Topics include: Frequent itemsets and Association rules, Near Neighbor Search in High Dimensional Data, Locality Sensitive Hashing (LSH), Dimensionality reduction, Recommendation Systems, Clustering, Link Analysis, Large scale supervised machine learning, Data streams, Mining the Web for Structured Data, Web Advertising.

CS246 is the first part in a two part sequence CS246--CS341. CS246 will discuss methods and algorithms for mining massive data sets, while CS341: Project in Mining Massive Data Sets will be a project-focused advanced class with an unlimited access to a large MapReduce cluster.
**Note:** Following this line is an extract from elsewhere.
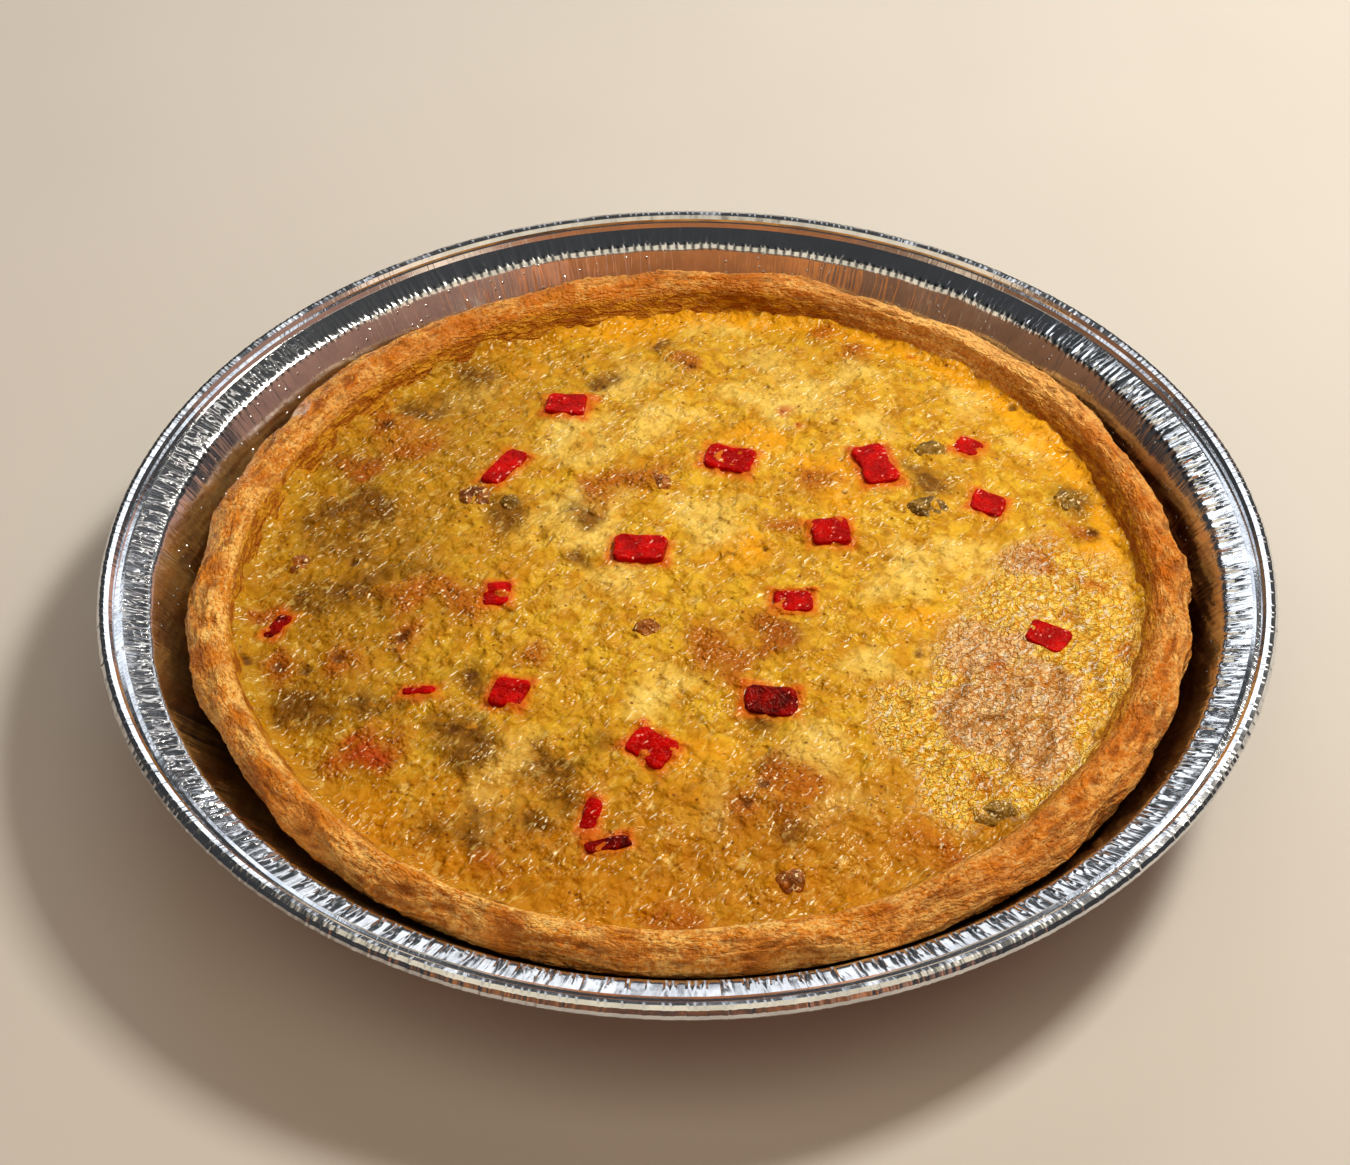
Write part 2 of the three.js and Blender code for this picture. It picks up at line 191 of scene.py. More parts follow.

For students who want to learn more about Spark and Hadoop we are also offering CS246H: Mining Massive Data Sets: Hadoop/Spark Labs. In CS246H Spark and Hadoop will be covered in depth to give students a more complete understanding of the platform and its role in data mining. CS 246H videos may be viewed here.

Course outline

Tentative list of topics to be covered. These topics may change as the quarter progresses.

Introduction and MapReduce
Association Rules: Frequent itemsets and Association rules
Near Neighbor Search in High Dimensional Data
Locality Sensitive Hashing (LSH)
Dimensionality reduction: SVD and CUR
Recommendation Systems
Clustering
Link Analysis: Personalized PageRank, Hubs and Authorities
Web spam and TrustRank
Proximity search on Graphs: Random Walks with Restarts
Large scale supervised machine learning (1): k-nearest neighbor, Perceptron
Large scale supervised machine learning (2): Classification and regression trees
Large scale supervised machine learning (3): Support Vector Machines
Mining data streams
Web Advertising

See Handouts for a list of topics and reading materials.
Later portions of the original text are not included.